> [Information supplied]:
--- Start ---
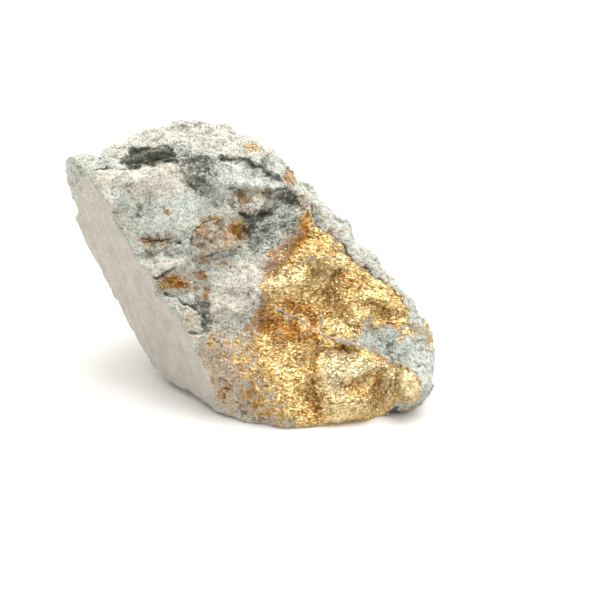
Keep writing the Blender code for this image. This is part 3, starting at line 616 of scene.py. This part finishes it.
def surface_of(mesh):
    """The points of a mesh in millimetres, and its directions out."""
    points = np.empty(len(mesh.vertices) * 3, np.float32)
    normals = np.empty(len(mesh.vertices) * 3, np.float32)
    mesh.vertices.foreach_get("co", points)
    mesh.vertex_normals.foreach_get("vector", normals)
    return points.reshape(-1, 3).astype(float) / MM, normals.reshape(-1, 3).astype(float)


def softened(mesh, points, times):
    """The points of a mesh after each has moved this many times to the middle of its neighbours."""
    ends = np.empty(len(mesh.edges) * 2, np.int32)
    mesh.edges.foreach_get("vertices", ends)
    ends = ends.reshape(-1, 2)
    beside = np.bincount(ends.ravel(), minlength=len(points))
    for _ in range(times):
        total = np.zeros_like(points)
        for axis in range(3):
            for near, far in ((0, 1), (1, 0)):
                beyond = points[ends[:, far], axis]
                total[:, axis] += np.bincount(ends[:, near], beyond, len(points))
        points = total / beside[:, None]
    return points


def place_points(mesh, points):
    """Moves the points of a mesh to these places, in millimetres."""
    mesh.vertices.foreach_set("co", np.ascontiguousarray(points * MM, np.float32).ravel())
    mesh.update()


def bake_modifiers(piece):
    """Replaces a piece's mesh by the one that its modifiers make."""
    graph = bpy.context.evaluated_depsgraph_get()
    made = bpy.data.meshes.new_from_object(piece.evaluated_get(graph))
    piece.modifiers.clear()
    piece.data = made


def new_tree(title, kinds):
    """An empty Geometry Nodes tree, with a named input of each of these kinds."""
    tree = bpy.data.node_groups.new(title, "GeometryNodeTree")
    for name, kind in {"Geometry": "Geometry", **kinds}.items():
        tree.interface.new_socket(name, in_out="INPUT", socket_type=f"NodeSocket{kind}")
    tree.interface.new_socket("Geometry", in_out="OUTPUT", socket_type="NodeSocketGeometry")
    return tree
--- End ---
> [Do this]: Set down the lines above as they stand, starting with the first line and ending with the line that contains "mesh.update()".

> [Response to this exercise]:
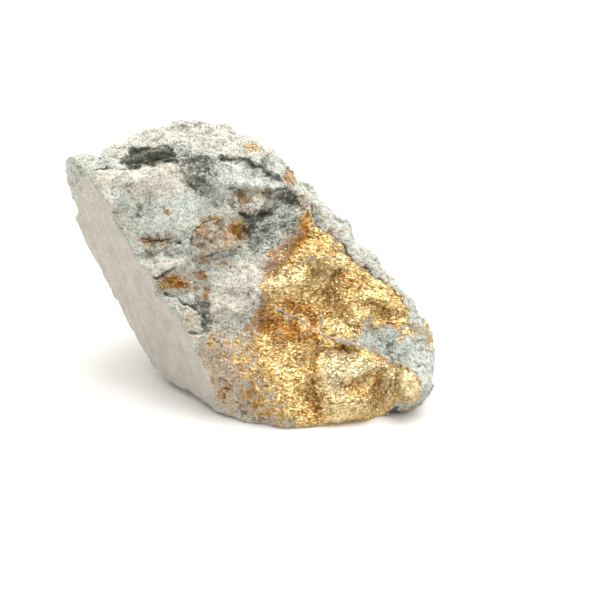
Keep writing the Blender code for this image. This is part 3, starting at line 616 of scene.py. This part finishes it.
def surface_of(mesh):
    """The points of a mesh in millimetres, and its directions out."""
    points = np.empty(len(mesh.vertices) * 3, np.float32)
    normals = np.empty(len(mesh.vertices) * 3, np.float32)
    mesh.vertices.foreach_get("co", points)
    mesh.vertex_normals.foreach_get("vector", normals)
    return points.reshape(-1, 3).astype(float) / MM, normals.reshape(-1, 3).astype(float)


def softened(mesh, points, times):
    """The points of a mesh after each has moved this many times to the middle of its neighbours."""
    ends = np.empty(len(mesh.edges) * 2, np.int32)
    mesh.edges.foreach_get("vertices", ends)
    ends = ends.reshape(-1, 2)
    beside = np.bincount(ends.ravel(), minlength=len(points))
    for _ in range(times):
        total = np.zeros_like(points)
        for axis in range(3):
            for near, far in ((0, 1), (1, 0)):
                beyond = points[ends[:, far], axis]
                total[:, axis] += np.bincount(ends[:, near], beyond, len(points))
        points = total / beside[:, None]
    return points


def place_points(mesh, points):
    """Moves the points of a mesh to these places, in millimetres."""
    mesh.vertices.foreach_set("co", np.ascontiguousarray(points * MM, np.float32).ravel())
    mesh.update()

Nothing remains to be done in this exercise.